Maziden birçok eser koleksiyonunuzda. Peki, bugünden yarına koleksiyon nesnesi olarak ne kalacak?
Günümüzde hac çok başka bir hâl aldı. Şimdi Kâbe’ye gitmek bile farklı kurallara bağlandı ve zorlaştı. İnsanlar da biraz ruhsuzlaştı. Dolayısıyla bugünden yarına hangi koleksiyon nesnesi kalacak, doğrusu bilemiyorum.
MÜZE AÇILIRSA ESERLERİMİ HİBEYE HAZIRIM
Elinizde çok kıymetli eserler yer alıyor. Bunları muhafaza etmekte zorlanıyor musunuz?
Koleksiyonu her türlü zarardan koruyabileceğimiz özel bir dairede muhafaza ediyorum. Aralıklarla bakımını yapıyoruz ama bu zor bir iş. Bu yüzden eserleri, her zaman gezip görülebilecek bir müze çatısı altına insanlarla buluşturmak istiyorum. “Mukaddes Yolculuk Müzesi” adıyla bir mekân açılabilir. Bize devlet tarafından kalıcı bir mekân tahsis edilirse ben de buna mukabil eserlerimin hepsini müzeye bağışlamaya hazırım.

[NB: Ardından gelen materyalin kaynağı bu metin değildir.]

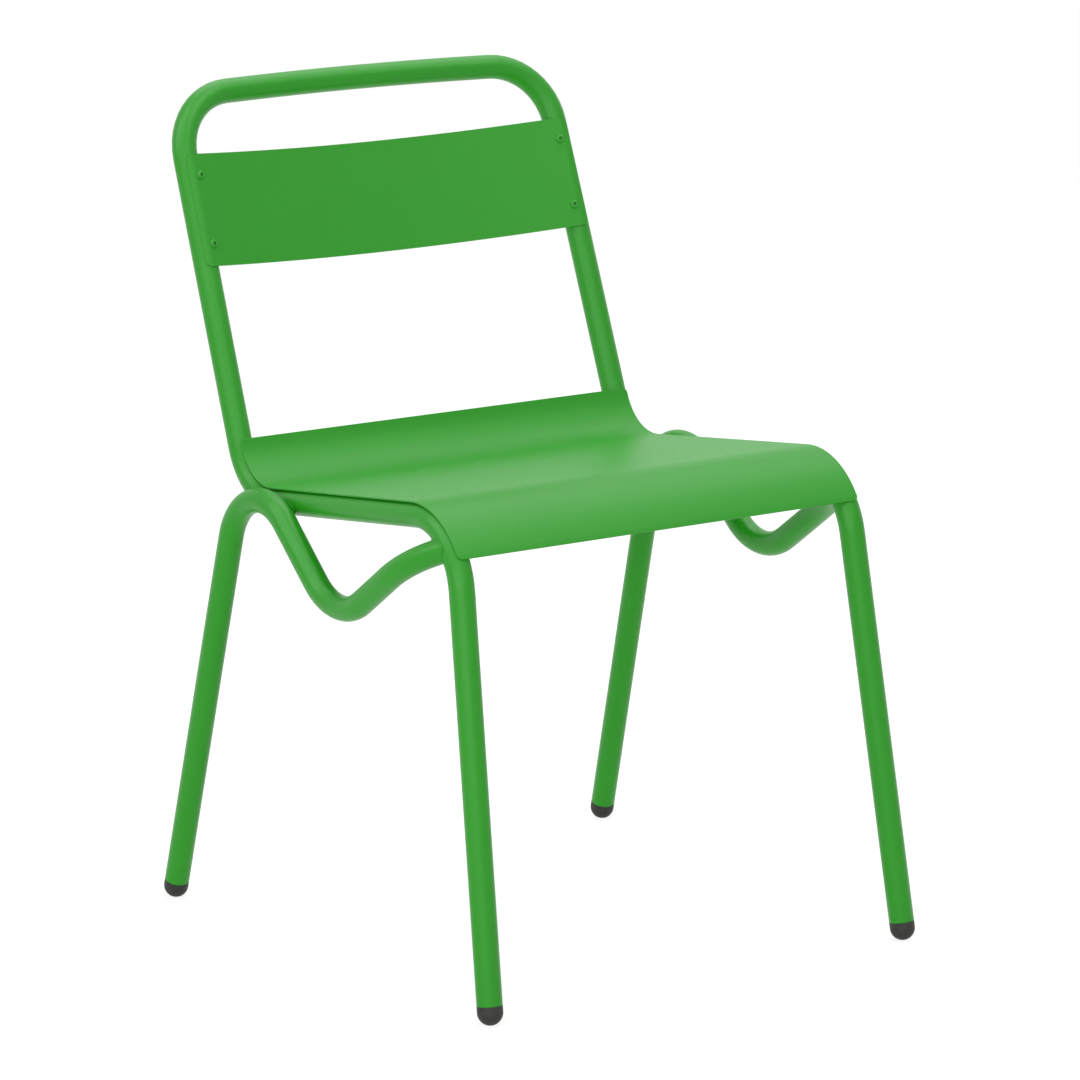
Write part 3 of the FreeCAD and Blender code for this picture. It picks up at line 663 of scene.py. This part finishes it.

KABE SEVGİSİ SANATI DA ŞEKİLLENDİRDİ
“Mukaddes toprakların muhabbeti sanatı da şekillendirmiş. Halkımızın Kâbe sevgisini gösteren yağlı boya tablo ve minyatürler de yapılmış. Şimdi olduğu gibi video ve fotoğraflar yokken insanlar bu sanat eserleriyle hasretlerini gidermişler. Özellikle camaltı sanatıyla benzersiz Kâbe manzaraları yapılmış.”